#### [SUPPLIED INFORMATION]

- - -

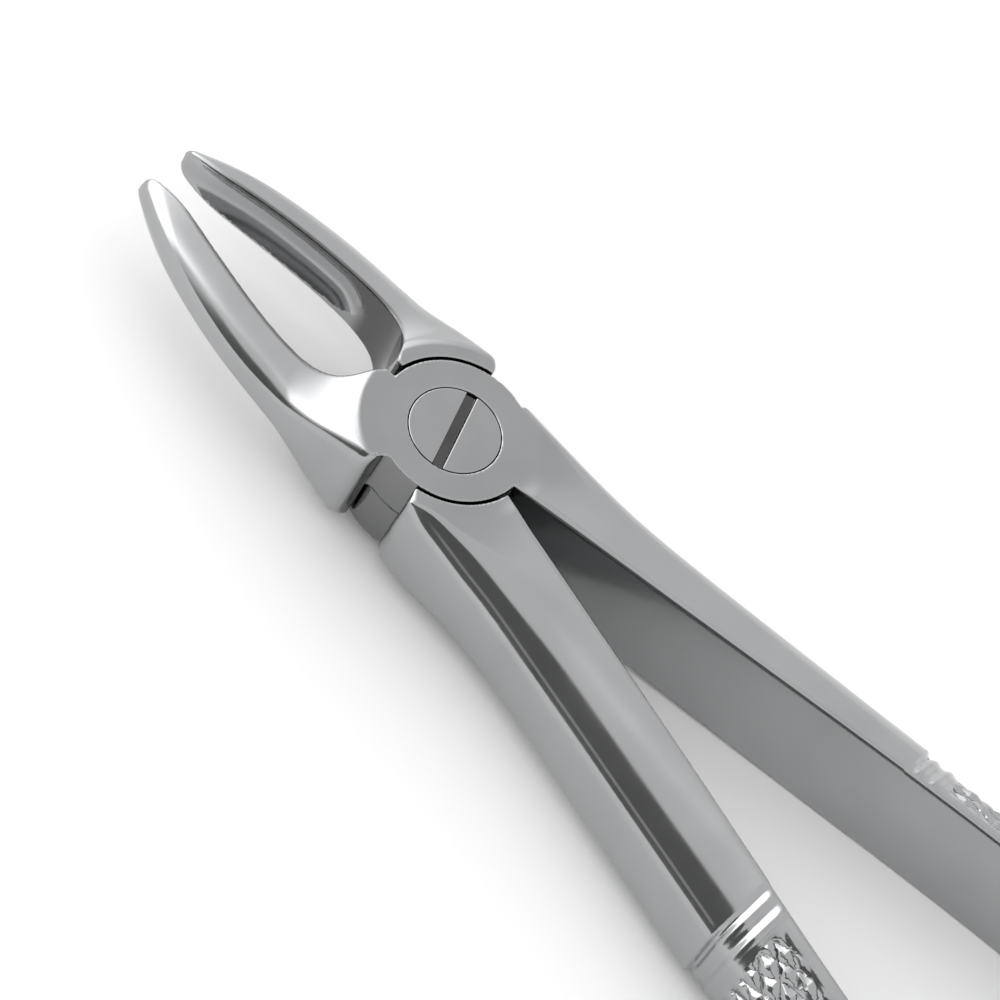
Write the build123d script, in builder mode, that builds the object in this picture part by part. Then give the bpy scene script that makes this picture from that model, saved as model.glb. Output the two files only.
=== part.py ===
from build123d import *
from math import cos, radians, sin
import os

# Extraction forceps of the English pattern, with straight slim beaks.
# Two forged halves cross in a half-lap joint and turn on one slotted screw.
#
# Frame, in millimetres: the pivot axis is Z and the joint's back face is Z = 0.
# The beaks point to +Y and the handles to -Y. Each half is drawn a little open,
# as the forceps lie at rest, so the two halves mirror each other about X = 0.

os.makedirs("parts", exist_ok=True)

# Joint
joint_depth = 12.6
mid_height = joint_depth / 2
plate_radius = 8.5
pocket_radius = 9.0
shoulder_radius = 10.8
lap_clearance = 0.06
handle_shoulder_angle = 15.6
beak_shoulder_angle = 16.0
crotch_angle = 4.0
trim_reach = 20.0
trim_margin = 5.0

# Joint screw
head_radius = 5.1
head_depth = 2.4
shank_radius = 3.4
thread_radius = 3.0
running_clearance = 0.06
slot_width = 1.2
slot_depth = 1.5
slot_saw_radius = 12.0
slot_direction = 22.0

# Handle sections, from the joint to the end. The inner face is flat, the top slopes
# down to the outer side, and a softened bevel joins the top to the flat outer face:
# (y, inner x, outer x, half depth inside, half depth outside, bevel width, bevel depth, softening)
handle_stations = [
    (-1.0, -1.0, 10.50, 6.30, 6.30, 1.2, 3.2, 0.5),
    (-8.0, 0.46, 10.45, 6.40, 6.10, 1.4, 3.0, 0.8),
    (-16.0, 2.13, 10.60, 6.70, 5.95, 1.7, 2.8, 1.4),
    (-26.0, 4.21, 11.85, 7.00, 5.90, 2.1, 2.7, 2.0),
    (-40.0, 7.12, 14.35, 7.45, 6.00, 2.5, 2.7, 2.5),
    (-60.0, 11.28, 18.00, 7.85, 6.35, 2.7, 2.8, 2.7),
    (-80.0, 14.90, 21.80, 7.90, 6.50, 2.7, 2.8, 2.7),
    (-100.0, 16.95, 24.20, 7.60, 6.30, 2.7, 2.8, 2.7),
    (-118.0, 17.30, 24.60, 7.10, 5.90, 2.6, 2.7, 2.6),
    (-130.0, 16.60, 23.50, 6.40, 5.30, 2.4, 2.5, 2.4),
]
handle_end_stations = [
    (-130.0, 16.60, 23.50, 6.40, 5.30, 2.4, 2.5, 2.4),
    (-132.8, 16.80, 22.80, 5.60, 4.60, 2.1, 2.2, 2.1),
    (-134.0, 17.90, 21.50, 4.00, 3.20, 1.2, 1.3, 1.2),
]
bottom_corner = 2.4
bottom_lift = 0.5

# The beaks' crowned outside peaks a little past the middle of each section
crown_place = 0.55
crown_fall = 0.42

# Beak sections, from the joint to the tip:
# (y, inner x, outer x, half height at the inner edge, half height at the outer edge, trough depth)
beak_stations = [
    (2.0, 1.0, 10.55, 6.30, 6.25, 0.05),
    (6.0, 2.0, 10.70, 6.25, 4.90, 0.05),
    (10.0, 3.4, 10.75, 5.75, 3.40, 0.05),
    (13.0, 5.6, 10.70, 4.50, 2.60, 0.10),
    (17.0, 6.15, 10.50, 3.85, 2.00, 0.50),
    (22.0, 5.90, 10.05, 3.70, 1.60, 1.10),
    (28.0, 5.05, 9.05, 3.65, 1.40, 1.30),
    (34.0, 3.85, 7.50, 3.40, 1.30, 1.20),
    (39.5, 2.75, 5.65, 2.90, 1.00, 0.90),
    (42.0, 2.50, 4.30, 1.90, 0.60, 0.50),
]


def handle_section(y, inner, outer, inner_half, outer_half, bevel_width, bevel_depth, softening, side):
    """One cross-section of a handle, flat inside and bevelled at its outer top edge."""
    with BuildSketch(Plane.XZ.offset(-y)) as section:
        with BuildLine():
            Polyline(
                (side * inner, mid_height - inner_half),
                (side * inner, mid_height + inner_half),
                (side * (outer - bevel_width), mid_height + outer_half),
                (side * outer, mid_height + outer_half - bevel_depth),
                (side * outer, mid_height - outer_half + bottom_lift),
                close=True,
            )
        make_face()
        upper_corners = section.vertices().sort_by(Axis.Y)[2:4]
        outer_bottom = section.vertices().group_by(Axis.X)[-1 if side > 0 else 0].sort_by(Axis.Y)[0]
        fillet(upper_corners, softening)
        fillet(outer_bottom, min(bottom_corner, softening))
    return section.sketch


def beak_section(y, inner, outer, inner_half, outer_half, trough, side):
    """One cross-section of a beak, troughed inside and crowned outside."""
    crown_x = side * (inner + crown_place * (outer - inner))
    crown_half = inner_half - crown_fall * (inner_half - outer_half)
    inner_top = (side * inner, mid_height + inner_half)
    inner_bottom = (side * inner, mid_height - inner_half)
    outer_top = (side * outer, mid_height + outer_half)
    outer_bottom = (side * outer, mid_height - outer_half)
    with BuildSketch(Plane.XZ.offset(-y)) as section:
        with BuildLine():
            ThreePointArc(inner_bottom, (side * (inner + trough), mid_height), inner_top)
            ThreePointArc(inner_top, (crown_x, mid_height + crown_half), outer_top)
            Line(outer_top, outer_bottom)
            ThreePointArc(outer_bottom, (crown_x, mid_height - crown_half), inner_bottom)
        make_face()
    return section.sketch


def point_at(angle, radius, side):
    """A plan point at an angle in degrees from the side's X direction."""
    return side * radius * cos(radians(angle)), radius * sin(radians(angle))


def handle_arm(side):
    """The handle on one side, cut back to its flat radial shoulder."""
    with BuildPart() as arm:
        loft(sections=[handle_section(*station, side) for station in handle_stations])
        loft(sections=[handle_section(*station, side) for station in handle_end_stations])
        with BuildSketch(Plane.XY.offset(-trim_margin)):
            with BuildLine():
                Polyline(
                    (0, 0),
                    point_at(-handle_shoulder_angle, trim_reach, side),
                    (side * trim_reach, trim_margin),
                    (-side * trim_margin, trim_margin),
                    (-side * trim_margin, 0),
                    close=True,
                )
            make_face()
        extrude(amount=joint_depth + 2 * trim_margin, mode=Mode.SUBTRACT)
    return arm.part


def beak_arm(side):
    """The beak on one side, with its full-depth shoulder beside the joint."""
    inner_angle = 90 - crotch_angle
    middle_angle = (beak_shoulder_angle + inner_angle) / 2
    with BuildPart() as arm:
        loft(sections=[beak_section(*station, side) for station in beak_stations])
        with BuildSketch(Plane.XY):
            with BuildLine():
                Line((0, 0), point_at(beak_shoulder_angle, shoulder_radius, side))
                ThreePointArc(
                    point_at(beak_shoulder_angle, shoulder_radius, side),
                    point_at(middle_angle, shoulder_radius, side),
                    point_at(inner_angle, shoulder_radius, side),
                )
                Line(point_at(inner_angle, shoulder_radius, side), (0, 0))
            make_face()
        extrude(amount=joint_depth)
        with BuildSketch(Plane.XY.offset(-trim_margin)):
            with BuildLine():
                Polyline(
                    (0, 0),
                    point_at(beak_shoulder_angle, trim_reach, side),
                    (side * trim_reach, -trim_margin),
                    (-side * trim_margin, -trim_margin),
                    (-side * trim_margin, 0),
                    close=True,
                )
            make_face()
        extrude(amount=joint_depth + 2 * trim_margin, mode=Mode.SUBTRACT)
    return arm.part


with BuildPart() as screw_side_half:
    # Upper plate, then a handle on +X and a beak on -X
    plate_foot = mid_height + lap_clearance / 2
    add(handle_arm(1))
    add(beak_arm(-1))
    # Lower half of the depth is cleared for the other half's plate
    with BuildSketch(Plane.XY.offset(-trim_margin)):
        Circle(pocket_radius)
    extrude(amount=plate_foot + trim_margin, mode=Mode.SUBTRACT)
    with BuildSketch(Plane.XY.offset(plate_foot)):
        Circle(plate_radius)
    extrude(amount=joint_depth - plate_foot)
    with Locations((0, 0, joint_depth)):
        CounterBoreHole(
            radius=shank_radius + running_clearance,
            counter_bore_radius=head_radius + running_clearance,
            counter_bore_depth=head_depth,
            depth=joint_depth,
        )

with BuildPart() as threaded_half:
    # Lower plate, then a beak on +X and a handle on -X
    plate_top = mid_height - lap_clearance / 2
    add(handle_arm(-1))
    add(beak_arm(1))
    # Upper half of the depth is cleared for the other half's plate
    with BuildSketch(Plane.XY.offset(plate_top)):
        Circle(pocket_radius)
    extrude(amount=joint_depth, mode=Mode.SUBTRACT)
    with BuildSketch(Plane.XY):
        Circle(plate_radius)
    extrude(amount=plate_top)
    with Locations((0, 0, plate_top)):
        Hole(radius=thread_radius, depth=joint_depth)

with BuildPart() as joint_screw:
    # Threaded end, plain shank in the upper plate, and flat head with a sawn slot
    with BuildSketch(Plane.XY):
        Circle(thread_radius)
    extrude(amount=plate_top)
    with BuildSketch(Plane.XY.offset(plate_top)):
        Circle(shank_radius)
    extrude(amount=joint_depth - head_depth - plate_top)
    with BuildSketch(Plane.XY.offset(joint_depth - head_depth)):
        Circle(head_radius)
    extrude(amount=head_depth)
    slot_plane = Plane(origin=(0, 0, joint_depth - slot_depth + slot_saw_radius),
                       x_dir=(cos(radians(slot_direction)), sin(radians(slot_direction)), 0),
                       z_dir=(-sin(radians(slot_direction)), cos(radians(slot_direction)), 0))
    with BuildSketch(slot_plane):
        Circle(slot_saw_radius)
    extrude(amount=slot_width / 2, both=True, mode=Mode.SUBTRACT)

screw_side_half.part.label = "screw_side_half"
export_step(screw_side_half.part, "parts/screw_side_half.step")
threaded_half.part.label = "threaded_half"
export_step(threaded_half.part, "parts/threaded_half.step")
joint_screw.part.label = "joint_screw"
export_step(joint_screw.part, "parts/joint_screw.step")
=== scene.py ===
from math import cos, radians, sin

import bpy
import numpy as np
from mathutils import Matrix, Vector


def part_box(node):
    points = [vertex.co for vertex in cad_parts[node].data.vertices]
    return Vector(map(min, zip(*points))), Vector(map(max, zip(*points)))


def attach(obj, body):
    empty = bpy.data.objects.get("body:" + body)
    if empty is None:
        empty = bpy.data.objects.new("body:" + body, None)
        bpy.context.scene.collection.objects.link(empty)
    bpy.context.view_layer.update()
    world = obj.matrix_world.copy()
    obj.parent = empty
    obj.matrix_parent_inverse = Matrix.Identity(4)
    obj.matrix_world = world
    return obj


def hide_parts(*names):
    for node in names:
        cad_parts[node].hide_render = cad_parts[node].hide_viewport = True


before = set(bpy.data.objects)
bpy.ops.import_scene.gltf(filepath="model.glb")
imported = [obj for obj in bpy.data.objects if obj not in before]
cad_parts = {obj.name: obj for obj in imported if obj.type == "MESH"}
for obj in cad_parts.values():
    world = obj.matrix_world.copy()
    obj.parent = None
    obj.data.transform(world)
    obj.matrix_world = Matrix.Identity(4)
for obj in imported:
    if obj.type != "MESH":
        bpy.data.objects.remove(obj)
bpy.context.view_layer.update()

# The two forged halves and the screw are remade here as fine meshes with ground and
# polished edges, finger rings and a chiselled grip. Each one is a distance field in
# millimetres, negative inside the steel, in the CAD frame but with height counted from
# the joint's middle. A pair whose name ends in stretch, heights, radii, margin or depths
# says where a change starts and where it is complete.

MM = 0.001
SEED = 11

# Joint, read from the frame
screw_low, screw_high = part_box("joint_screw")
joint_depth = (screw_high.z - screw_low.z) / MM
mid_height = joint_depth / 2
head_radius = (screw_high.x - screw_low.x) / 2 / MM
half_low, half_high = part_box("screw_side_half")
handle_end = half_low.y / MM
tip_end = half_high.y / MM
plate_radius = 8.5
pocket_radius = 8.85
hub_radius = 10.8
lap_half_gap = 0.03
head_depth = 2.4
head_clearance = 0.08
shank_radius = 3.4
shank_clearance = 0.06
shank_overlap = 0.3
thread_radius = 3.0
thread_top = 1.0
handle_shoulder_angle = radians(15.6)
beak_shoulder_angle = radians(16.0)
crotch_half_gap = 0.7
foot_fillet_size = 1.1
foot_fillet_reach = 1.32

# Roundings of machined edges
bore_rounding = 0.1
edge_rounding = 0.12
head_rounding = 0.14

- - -

#### [WRITTEN PROBLEM]
Retype, word for word, every line from the line with "extrude(amount=slot_width / 2, both=True, mode=Mode.SUBTRACT)" to the line with "for node in", inclusive. Add nothing.

#### [CORRECT RESPONSE]
    extrude(amount=slot_width / 2, both=True, mode=Mode.SUBTRACT)

screw_side_half.part.label = "screw_side_half"
export_step(screw_side_half.part, "parts/screw_side_half.step")
threaded_half.part.label = "threaded_half"
export_step(threaded_half.part, "parts/threaded_half.step")
joint_screw.part.label = "joint_screw"
export_step(joint_screw.part, "parts/joint_screw.step")
=== scene.py ===
from math import cos, radians, sin

import bpy
import numpy as np
from mathutils import Matrix, Vector


def part_box(node):
    points = [vertex.co for vertex in cad_parts[node].data.vertices]
    return Vector(map(min, zip(*points))), Vector(map(max, zip(*points)))


def attach(obj, body):
    empty = bpy.data.objects.get("body:" + body)
    if empty is None:
        empty = bpy.data.objects.new("body:" + body, None)
        bpy.context.scene.collection.objects.link(empty)
    bpy.context.view_layer.update()
    world = obj.matrix_world.copy()
    obj.parent = empty
    obj.matrix_parent_inverse = Matrix.Identity(4)
    obj.matrix_world = world
    return obj


def hide_parts(*names):
    for node in names:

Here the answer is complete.